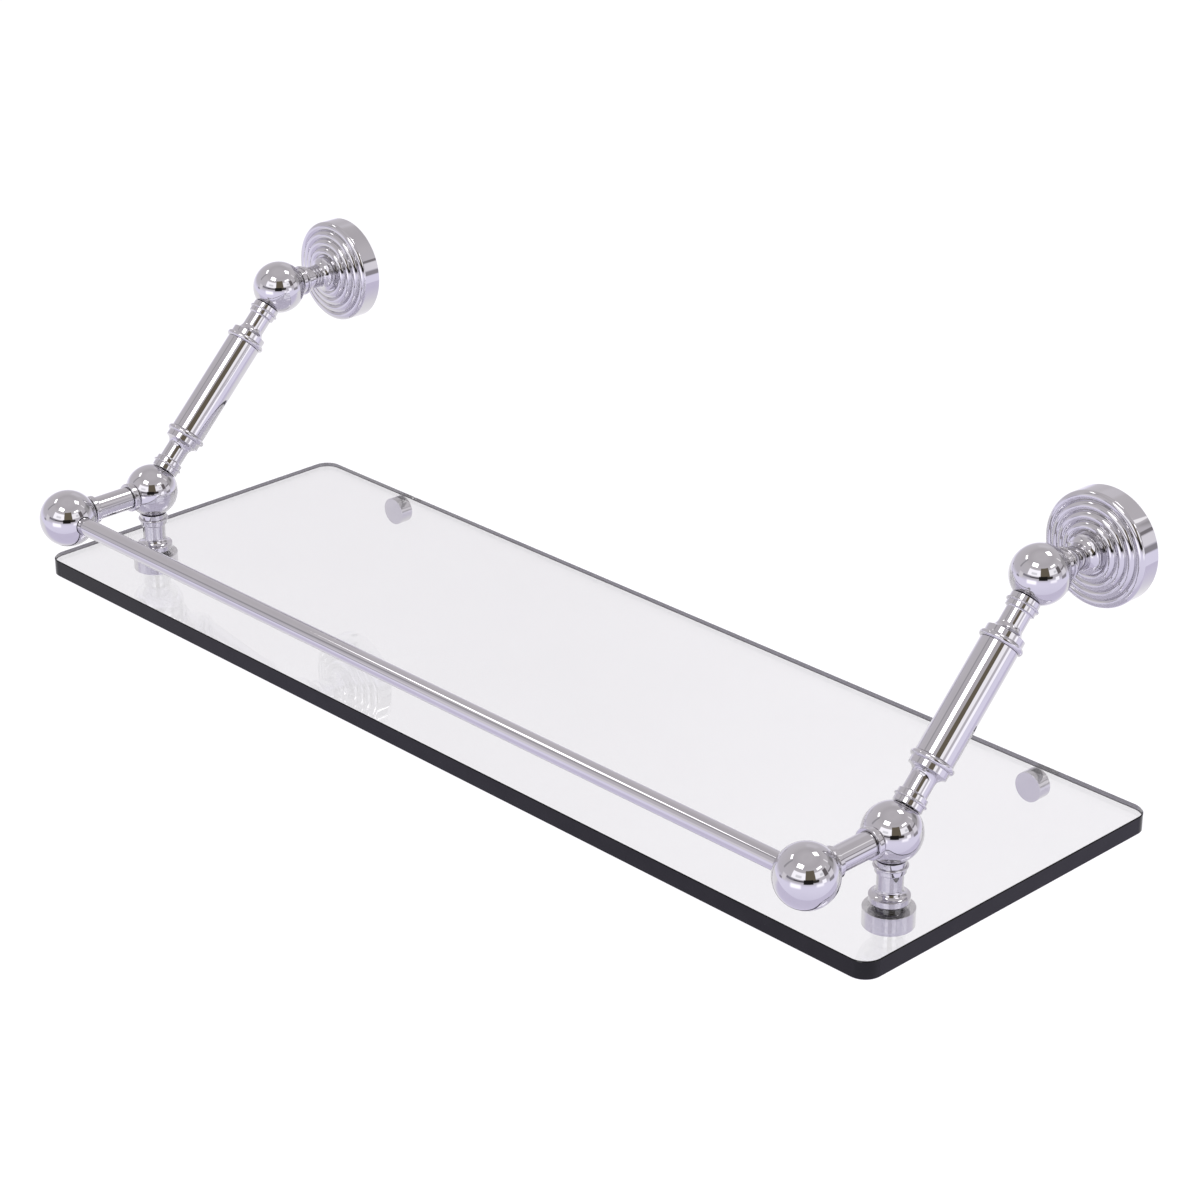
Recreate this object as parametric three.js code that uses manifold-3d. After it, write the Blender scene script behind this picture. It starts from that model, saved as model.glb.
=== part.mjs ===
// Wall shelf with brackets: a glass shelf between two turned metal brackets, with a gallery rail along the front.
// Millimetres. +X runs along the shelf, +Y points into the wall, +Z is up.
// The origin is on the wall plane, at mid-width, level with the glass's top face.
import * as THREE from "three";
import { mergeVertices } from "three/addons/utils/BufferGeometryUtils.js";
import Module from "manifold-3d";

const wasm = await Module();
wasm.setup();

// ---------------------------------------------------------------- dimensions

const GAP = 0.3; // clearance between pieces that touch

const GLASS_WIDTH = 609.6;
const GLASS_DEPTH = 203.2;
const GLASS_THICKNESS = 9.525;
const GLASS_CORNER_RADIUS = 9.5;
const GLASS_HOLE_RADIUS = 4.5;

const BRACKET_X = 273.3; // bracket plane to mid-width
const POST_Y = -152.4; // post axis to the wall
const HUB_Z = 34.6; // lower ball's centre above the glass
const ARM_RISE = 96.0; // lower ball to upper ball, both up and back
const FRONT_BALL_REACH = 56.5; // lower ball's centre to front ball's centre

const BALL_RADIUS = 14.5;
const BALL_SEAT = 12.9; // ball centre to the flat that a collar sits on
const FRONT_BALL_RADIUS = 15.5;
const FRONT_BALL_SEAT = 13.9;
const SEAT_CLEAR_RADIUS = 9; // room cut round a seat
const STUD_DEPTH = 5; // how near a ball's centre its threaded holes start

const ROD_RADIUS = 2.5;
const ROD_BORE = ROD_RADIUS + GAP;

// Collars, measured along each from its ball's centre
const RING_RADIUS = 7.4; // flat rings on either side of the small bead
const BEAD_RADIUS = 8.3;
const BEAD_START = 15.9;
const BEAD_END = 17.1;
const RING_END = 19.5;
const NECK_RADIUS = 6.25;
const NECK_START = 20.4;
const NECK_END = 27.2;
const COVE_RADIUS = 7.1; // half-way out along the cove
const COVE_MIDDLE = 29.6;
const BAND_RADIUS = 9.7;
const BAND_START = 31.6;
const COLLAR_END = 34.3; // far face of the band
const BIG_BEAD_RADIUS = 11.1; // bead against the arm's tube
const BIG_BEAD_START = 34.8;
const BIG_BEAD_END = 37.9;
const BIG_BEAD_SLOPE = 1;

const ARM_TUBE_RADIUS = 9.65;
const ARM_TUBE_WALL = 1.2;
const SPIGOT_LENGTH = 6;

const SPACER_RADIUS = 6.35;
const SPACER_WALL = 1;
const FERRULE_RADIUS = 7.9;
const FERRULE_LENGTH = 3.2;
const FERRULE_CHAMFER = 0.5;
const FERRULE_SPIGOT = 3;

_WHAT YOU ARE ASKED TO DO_
Make an exact copy of every line in the data.

_EXERCISE RESULT_
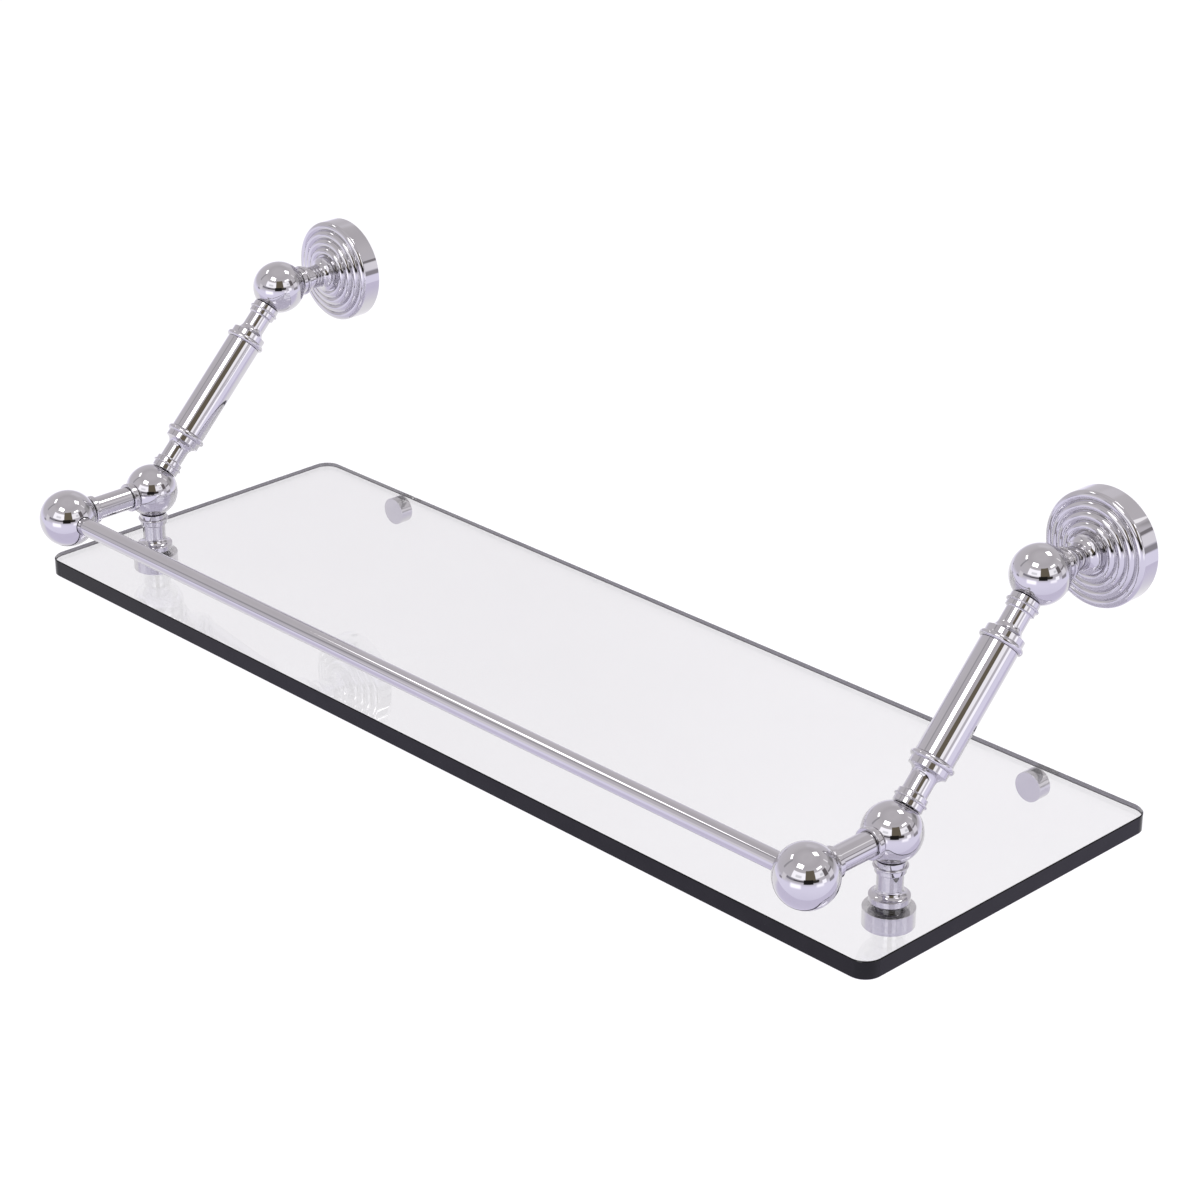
Recreate this object as parametric three.js code that uses manifold-3d. After it, write the Blender scene script behind this picture. It starts from that model, saved as model.glb.
=== part.mjs ===
// Wall shelf with brackets: a glass shelf between two turned metal brackets, with a gallery rail along the front.
// Millimetres. +X runs along the shelf, +Y points into the wall, +Z is up.
// The origin is on the wall plane, at mid-width, level with the glass's top face.
import * as THREE from "three";
import { mergeVertices } from "three/addons/utils/BufferGeometryUtils.js";
import Module from "manifold-3d";

const wasm = await Module();
wasm.setup();

// ---------------------------------------------------------------- dimensions

const GAP = 0.3; // clearance between pieces that touch

const GLASS_WIDTH = 609.6;
const GLASS_DEPTH = 203.2;
const GLASS_THICKNESS = 9.525;
const GLASS_CORNER_RADIUS = 9.5;
const GLASS_HOLE_RADIUS = 4.5;

const BRACKET_X = 273.3; // bracket plane to mid-width
const POST_Y = -152.4; // post axis to the wall
const HUB_Z = 34.6; // lower ball's centre above the glass
const ARM_RISE = 96.0; // lower ball to upper ball, both up and back
const FRONT_BALL_REACH = 56.5; // lower ball's centre to front ball's centre

const BALL_RADIUS = 14.5;
const BALL_SEAT = 12.9; // ball centre to the flat that a collar sits on
const FRONT_BALL_RADIUS = 15.5;
const FRONT_BALL_SEAT = 13.9;
const SEAT_CLEAR_RADIUS = 9; // room cut round a seat
const STUD_DEPTH = 5; // how near a ball's centre its threaded holes start

const ROD_RADIUS = 2.5;
const ROD_BORE = ROD_RADIUS + GAP;

// Collars, measured along each from its ball's centre
const RING_RADIUS = 7.4; // flat rings on either side of the small bead
const BEAD_RADIUS = 8.3;
const BEAD_START = 15.9;
const BEAD_END = 17.1;
const RING_END = 19.5;
const NECK_RADIUS = 6.25;
const NECK_START = 20.4;
const NECK_END = 27.2;
const COVE_RADIUS = 7.1; // half-way out along the cove
const COVE_MIDDLE = 29.6;
const BAND_RADIUS = 9.7;
const BAND_START = 31.6;
const COLLAR_END = 34.3; // far face of the band
const BIG_BEAD_RADIUS = 11.1; // bead against the arm's tube
const BIG_BEAD_START = 34.8;
const BIG_BEAD_END = 37.9;
const BIG_BEAD_SLOPE = 1;

const ARM_TUBE_RADIUS = 9.65;
const ARM_TUBE_WALL = 1.2;
const SPIGOT_LENGTH = 6;

const SPACER_RADIUS = 6.35;
const SPACER_WALL = 1;
const FERRULE_RADIUS = 7.9;
const FERRULE_LENGTH = 3.2;
const FERRULE_CHAMFER = 0.5;
const FERRULE_SPIGOT = 3;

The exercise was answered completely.